The case study site located in Eidsvoll, Viken county (Norway), consists of a steep unsaturated slope within a cultural heritage area, where an old church from the 12th century and its graveyard are located. The slope is adjacent to the railway track, and consists of a layer of sand/silt on a deep firm marine clay layer, with a smaller transition layer (clayey silt material) in between. The slope hight varies between 25 and 30 meters with an inclination of around 45o. The area is exposed to frequent and long-term rainfall events, especially in the fall period. In autumn 2000, many landslides were triggered in that area, but luckily no deformations were registered to the slope. It is expected that with climate change landslide will pose a significant threat to the railway line located at the toe of the slope in future.

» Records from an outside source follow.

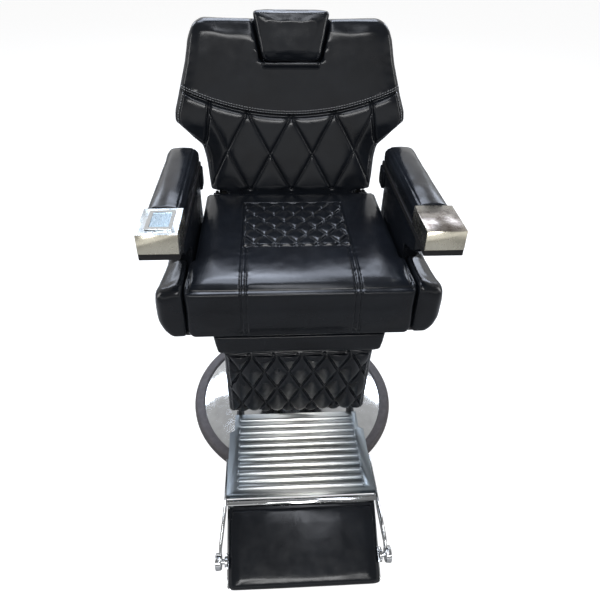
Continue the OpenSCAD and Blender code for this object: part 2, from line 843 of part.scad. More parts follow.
function back_ring(v, above) =
    let (ze = back_edge_z(v, above), half = back_half(ze), h = head_half(above), pitch = back_quilt_a / 4)
    let (mid = above < 300 ? [5 * pitch, 6 * pitch, 7 * pitch] : [h, h + 1.5, 8 * pitch - 6])
    let (squeeze = min(1, (half - 12) / (14.5 * pitch)))
    let (right = concat(mid, [for (k = [8 : 14]) k * pitch * squeeze], [half - 12, half - 2]))
    let (xs = concat([for (k = [len(right) - 1 : -1 : 0]) -right[k]], [for (k = [-4 : 4]) k * pitch], right))
    let (rear = back_cushion_t)
    concat(
        [for (x = xs) let (z = row_z(v, above, x, half), d = back_front(x, z, v)) [x, d, z, -d]],
        [for (p = [[half, 24], [half, rear - 8], [half - 6, rear], [-half + 6, rear], [-half, rear - 8], [-half, 24]])
            [p[0], p[1], ze, 0]]);

module back_cushion() {
    above = concat([seam_mid + 7, 240, 280, head_bottom - 8, head_bottom - 6.5, head_bottom + 16],
        [for (k = [50, 30, 18, 9, 3, 0]) back_h - k]);
    lip = [for (z = [lip_h, lip_h - 4, lip_h - 10, lip_step]) -z / back_quilt_b];
    color(black) back_place() loft(concat(
        [for (v = lip) back_ring(v, 0)], [for (k = [0 : 8]) back_ring(k / 4, 0)], [for (z = above) back_ring(3, z)]));
}

module back_outline(inset, foot) {
    heights = [0, 60, 110, 125, 142, 160, 176, 188, 206, 283, back_h - 107, back_h - 50, back_h - 24, back_h - inset];
    right = concat([[back_foot_half, -foot], [back_foot_half, -1.5]], [for (z = heights) [back_half(z) - inset, z]]);
    polygon(concat(right, [for (k = [len(right) - 1 : -1 : 0]) [-right[k][0], right[k][1]]]));
}

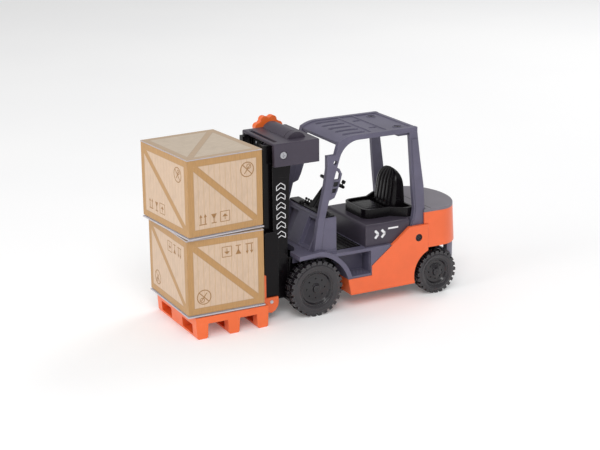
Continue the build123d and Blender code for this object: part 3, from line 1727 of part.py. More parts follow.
for end, centre_x, radius, width, rim_radius, lug_count in (
    ("front", front_axle_x, front_tyre_radius, front_tyre_width, 15.4, 26),
    ("rear", rear_axle_x, rear_tyre_radius, rear_tyre_width, 12.2, 24),
):
    for side, hand in sides:
        tyre = make_tyre(side, centre_x, radius, width, rim_radius, lug_count)
        tyre.label = f"tyre_{end}_{hand}"
        export_step(tyre, f"parts/tyre_{end}_{hand}.step")
        rim = make_rim(side, centre_x, radius, width, rim_radius)
        rim.label = f"rim_{end}_{hand}"
        export_step(rim, f"parts/rim_{end}_{hand}.step")
    axle_half_length = wheel_half_width - 3.6
    with BuildPart() as axle:
        with BuildSketch(Plane.XZ.offset(-axle_half_length)):
            with Locations((centre_x, radius)):
                Circle(axle_radius)
        extrude(amount=2 * axle_half_length)
    axle.part.label = f"axle_{end}"
    export_step(axle.part, f"parts/axle_{end}.step")
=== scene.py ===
"""Visual model of a toy forklift truck with a wound mast, a pallet and two crates."""
import logging
import math
from dataclasses import dataclass
from enum import Enum
from functools import cache
from typing import Any

import bmesh
import bpy
from mathutils import Matrix, Vector


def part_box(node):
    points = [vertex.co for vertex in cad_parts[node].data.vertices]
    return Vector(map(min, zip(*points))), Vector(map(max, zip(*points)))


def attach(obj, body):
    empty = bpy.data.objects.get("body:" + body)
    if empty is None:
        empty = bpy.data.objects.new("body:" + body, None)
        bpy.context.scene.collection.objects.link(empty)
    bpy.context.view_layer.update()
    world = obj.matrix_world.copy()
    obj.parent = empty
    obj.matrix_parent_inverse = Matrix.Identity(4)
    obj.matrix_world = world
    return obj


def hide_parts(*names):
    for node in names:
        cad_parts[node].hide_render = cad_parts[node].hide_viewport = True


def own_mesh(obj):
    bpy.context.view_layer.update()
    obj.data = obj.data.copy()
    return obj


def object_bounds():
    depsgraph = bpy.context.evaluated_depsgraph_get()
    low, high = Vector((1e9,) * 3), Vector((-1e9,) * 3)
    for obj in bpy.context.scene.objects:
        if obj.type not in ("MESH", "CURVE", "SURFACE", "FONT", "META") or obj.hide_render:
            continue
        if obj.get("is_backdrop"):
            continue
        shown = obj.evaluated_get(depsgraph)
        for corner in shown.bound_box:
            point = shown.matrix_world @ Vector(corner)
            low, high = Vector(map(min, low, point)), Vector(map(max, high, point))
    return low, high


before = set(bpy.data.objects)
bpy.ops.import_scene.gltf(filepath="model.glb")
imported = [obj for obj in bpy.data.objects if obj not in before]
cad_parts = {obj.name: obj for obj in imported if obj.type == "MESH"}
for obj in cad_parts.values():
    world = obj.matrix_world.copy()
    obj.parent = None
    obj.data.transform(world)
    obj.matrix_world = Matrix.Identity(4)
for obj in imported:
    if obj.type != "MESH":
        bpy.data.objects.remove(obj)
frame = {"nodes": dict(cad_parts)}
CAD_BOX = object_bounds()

log = logging.getLogger("forklift")

MM = 0.001


def extent(node: str) -> tuple[Vector, Vector]:
    """Lowest and highest corner of a CAD node, in millimetres."""
    low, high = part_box(node)
    return Vector(low) / MM, Vector(high) / MM


def middle_x(node: str) -> float:
    """Where a CAD node's middle lies along the truck, in millimetres."""
    low, high = extent(node)
    return (low.x + high.x) / 2


FRONT_AXLE_X = middle_x("axle_front")
REAR_AXLE_X = middle_x("axle_rear")
SIDES = ((1, "left"), (-1, "right"))
Colour = tuple[float, float, float]
Point = tuple[float, float]


# ------------------------------------------------------------------ shader expressions
class Value:
    """A number on a shader socket, whose arithmetic adds Math nodes."""

    def __init__(self, graph: "Graph", socket: bpy.types.NodeSocket) -> None:
        """Keeps the socket and the graph it belongs to."""
        self.graph = graph
        self.socket = socket

    def math(self, operation: str, *others: Any, swap: bool = False) -> "Value":
        """Adds one Math node.

        Args:
            operation: The Math node's operation.
            others: The further operands, values or numbers.
            swap: True when the first other operand comes before this one.

        Returns:
            The node's result.
        """
        terms = [self, *others]
        if swap:
            terms[0], terms[1] = terms[1], terms[0]
        node = self.graph.add("ShaderNodeMath", {"operation": operation}, dict(enumerate(terms)))
        return Value(self.graph, node.outputs[0])

    def __add__(self, other: Any) -> "Value":
        """Sum."""
        return self.math("ADD", other)

    __radd__ = __add__

    def __sub__(self, other: Any) -> "Value":
        """Difference."""
        return self.math("SUBTRACT", other)

    def __rsub__(self, other: Any) -> "Value":
        """Difference from a number."""
        return self.math("SUBTRACT", other, swap=True)

    def __mul__(self, other: Any) -> "Value":
        """Product."""
        return self.math("MULTIPLY", other)

    __rmul__ = __mul__

    def __truediv__(self, other: Any) -> "Value":
        """Quotient."""
        return self.math("DIVIDE", other)

    def __gt__(self, other: Any) -> "Value":
        """1 where this is above the other, else 0."""
        return self.math("GREATER_THAN", other)

    def __abs__(self) -> "Value":
        """Size without sign."""
        return self.math("ABSOLUTE")

    def sign(self) -> "Value":
        """Sign, -1, 0 or 1."""
        return self.math("SIGN")

    def root(self) -> "Value":
        """Square root."""
        return self.math("SQRT")

    def fraction(self) -> "Value":
        """Part after the decimal point."""
        return self.math("FRACT")

    def floor(self) -> "Value":
        """Whole part."""
        return self.math("FLOOR")

    def either(self, other: Any) -> "Value":
        """The larger of two masks."""
        return self.math("MAXIMUM", other)

    def ramp(self, low: float, high: float) -> "Value":
        """Smooth step from 0 at low to 1 at high."""
        node = self.graph.add(
            "ShaderNodeMapRange",
            {"interpolation_type": "SMOOTHSTEP"},
            {"Value": self, "From Min": low, "From Max": high},
        )
        return Value(self.graph, node.outputs[0])


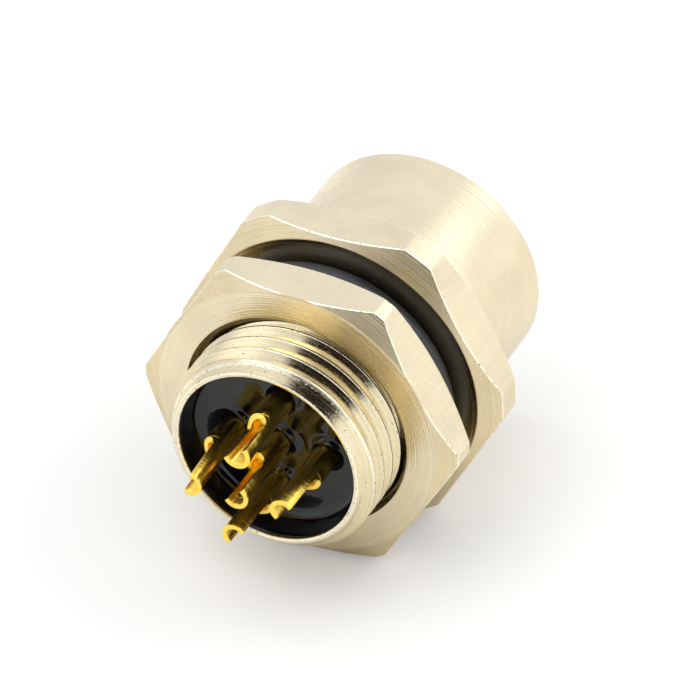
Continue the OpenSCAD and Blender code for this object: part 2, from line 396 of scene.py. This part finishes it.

Due to its location in the cultural heritage area, the realization of traditional physical mitigation measures is impossible, thus the hydrological conditions of the slope have been continuously monitored since 2016 within the Klima2050 project, and the existing vegetation covering the slope has been maintained in order to improve the stability of the slope through roots and evapotranspiration.  Eidsvoll has been selected as an additional NordicLink case site to generate synergies with the ongoing work within the Klima2050 project.

Study area with instrumented site at Eidsvoll, Eastern Norway

Case site objectives:

  1. Model and assess the effects of cover vegetation on the stability of the slope under different rainfall scenarios.
  2. Develop a methodology for a near real-time slope stability analysis and local landslide early warning system to the slope.